No it does not mean Bush was right at all, so don't look for what isn't there. This inquiry has absolutely nothing to do with Bush or the actions of the United States, it is an entirely British matter concerned entirely with the conduct of the BRITISH government and our leading independent broadcaster. This time your conceited country is NOT centre stage, indeed it does not even have a bit part in the production, so get over it.
Hutton was a political choice. He is intransigent, and incapble of seeing anything in shades of grey which is the way the real world exists. He also dismissed a great deal of evidence as "irrelevant" when it was in fact germaine to the investigation and the sequence of events that occured. Hutton is a supporter of the government and that is the reason Blair chose him to head up the inquiry. There are any number of other equally competent Law Lords could have run the inquiry and the report would have been quite different vis a vis the government's culpability.
As for your scoffing at what was said, that only serves to show your limited ability to understand the implications. If the news media cannot publish anything until it has gathered incontrovertible proof from sources other than the respected experts, then effectively nothing at all can ever be published. This is tantamount to gagging the press, which is something Blair has been aching to do ever since he got elected, while his own party spin machine feeds misinformation with impunity.

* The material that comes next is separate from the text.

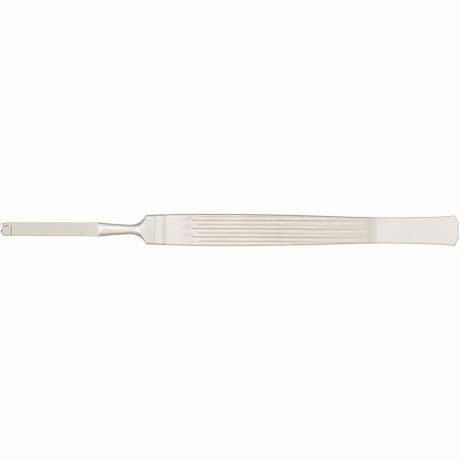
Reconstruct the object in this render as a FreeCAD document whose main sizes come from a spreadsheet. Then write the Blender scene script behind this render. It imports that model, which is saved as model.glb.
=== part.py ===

I now fully expect your own president to follow Blair's lead as he too has the same ambition of silencing lawful protest and peaceful criticism of elected government. Let's see how loud you scoff then when it happens in your own country, because trust me, that is what is going to happen.
'LONDON - BBC reporter Andrew Gilligan resigned Friday after a judicial inquiry repudiated his reporting that the government "sexed up" intelligence on Iraq'
'Besides Gilligan, the BBC's two top officials ? BBC chairman Gavyn Davies and director general Greg **** ? also have resigned; the BBC apologized to the government after the inquiry.'
They didn't exactly admit their guilt however, they continued to say they were mostly right. Also, they advanced this rather novel idea:
'"Lord Hutton does seem to suggest that is not enough for a broadcaster or a newspaper ... to simply report what a whistleblower or someone like Dr. Kelly says because they are an authoritative source. You have to demonstrate that it's true," **** told BBC radio Friday. "That would change the law in this country."'
What a 'shocking' concept! The story must be true?
Could it be that Bush acted properly also?